A villa in St. John’s Wood was also a good investment during the Regency for those men who were less generous to their women and chose not to bestow the lease for the property on an ex-paramour. The lease on such a property would only increase in value the longer they held it, thereby helping to off-set some of the costs of their pleasure, regardless of how many women they might choose to establish there over the years. In almost all cases, these men would be able to sell their lease on to someone else, at a profit, when they no longer had need of their villa. Many men preferred a secluded villa in St. John’s Wood for another reason, the privacy it afforded them. They would be free to visit their mistress whenever they liked, without having to worry about their visits being observed. Particularly for those men who did not want it known they kept a mistress, during the Regency, a villa in St. John’s Wood was ideal. But over the course of just the next few decades, so many men had taken to keeping their mistresses in St. John’s Wood that it was automatically assumed that any man who had a house in the Wood was keeping a mistress there. In the Victorian era, when the philosopher, Herbert Spencer, took a house in St. John’s Wood, a local bishop’s first response was, "And who is the lady?"

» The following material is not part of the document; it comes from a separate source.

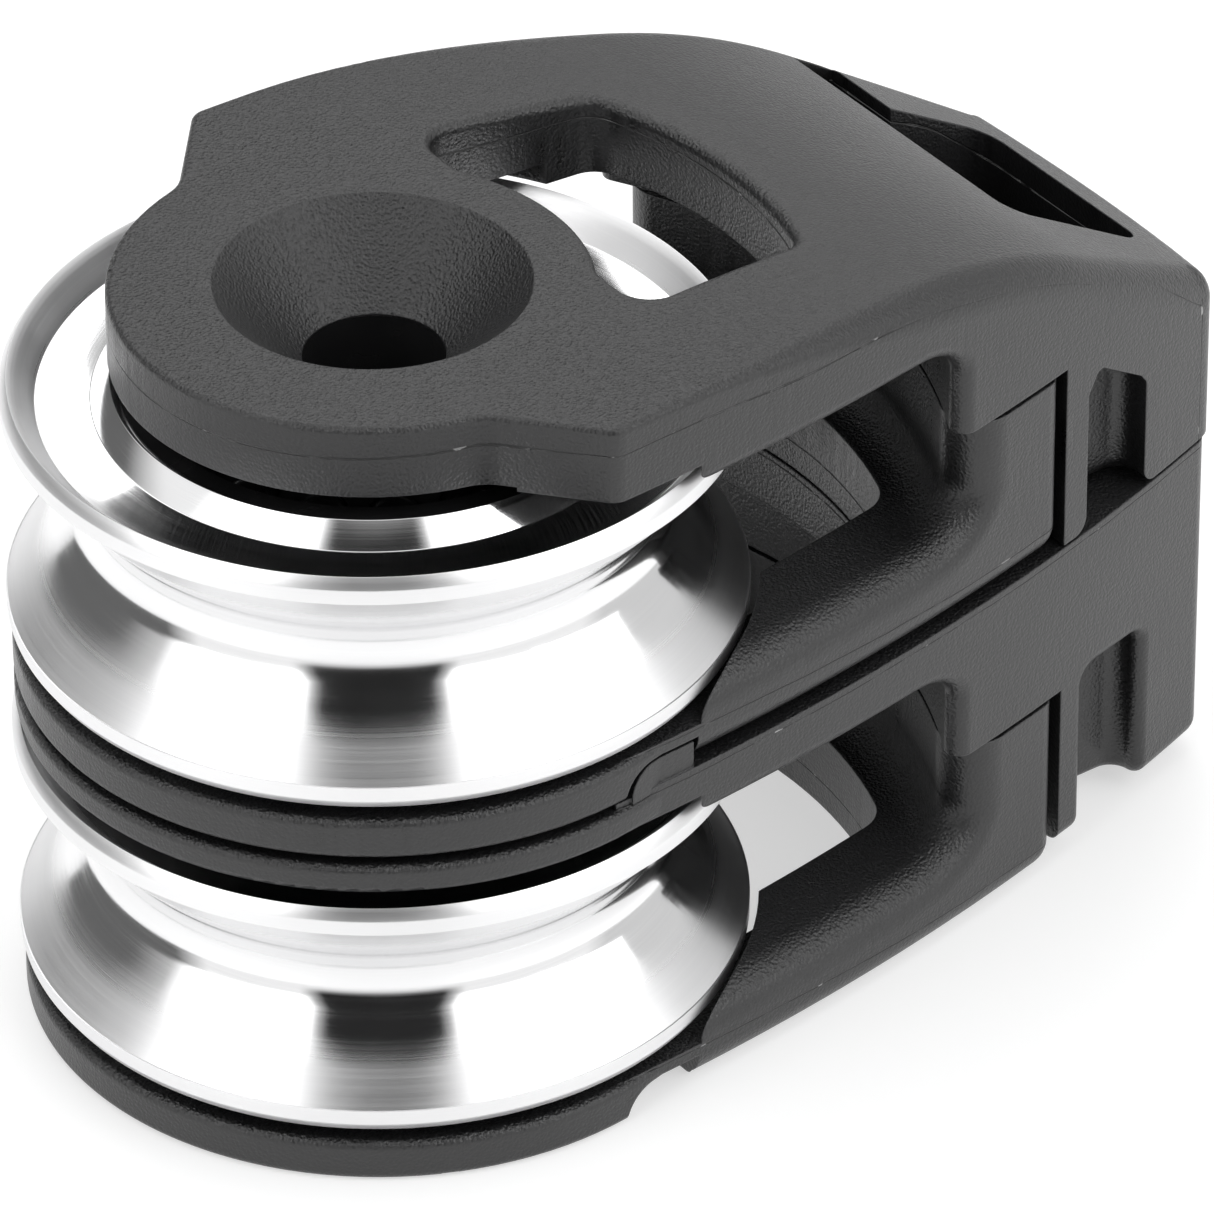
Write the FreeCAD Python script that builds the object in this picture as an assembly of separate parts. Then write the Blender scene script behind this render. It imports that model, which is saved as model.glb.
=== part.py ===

Due in large part to Walpole Eyre’s reasonable and unprejudiced attitude, St. John’s Wood gained a reputation for tolerance. It attracted not only retired madams and high-class courtesans, but also those in the theatre as well as musicians, artists, architects and writers. Mrs. Siddons took a villa in St. John’s Wood when she retired from the stage and entertained many of her friends there. Other successful actors and actresses also retired to the area. François Joseph Dizi, considered the best harpist in London and the owner of a harp factory in Soho, lived in St. John’s Wood when he became successful. The painter, Benjamin Robert Haydon, was one of the first of many artists to take up residence in St. John’s Wood. By the mid-nineteenth century, it was home to most of the notable British artists of the era. Charles Heathcote Tatham, architect and a protege of Henry Holland, not only designed a number of villas in the Wood, he eventually leased one for himself on Alpha Road. George Coleman, the Younger, was one of the first playwrights to take a villa in the Wood, at Melina Place. John Gibson Lockhart, the son-in-law of Walter Scott, and a writer himself, also had a home in the Wood, as did many other successful writers, right through the end of the nineteenth century.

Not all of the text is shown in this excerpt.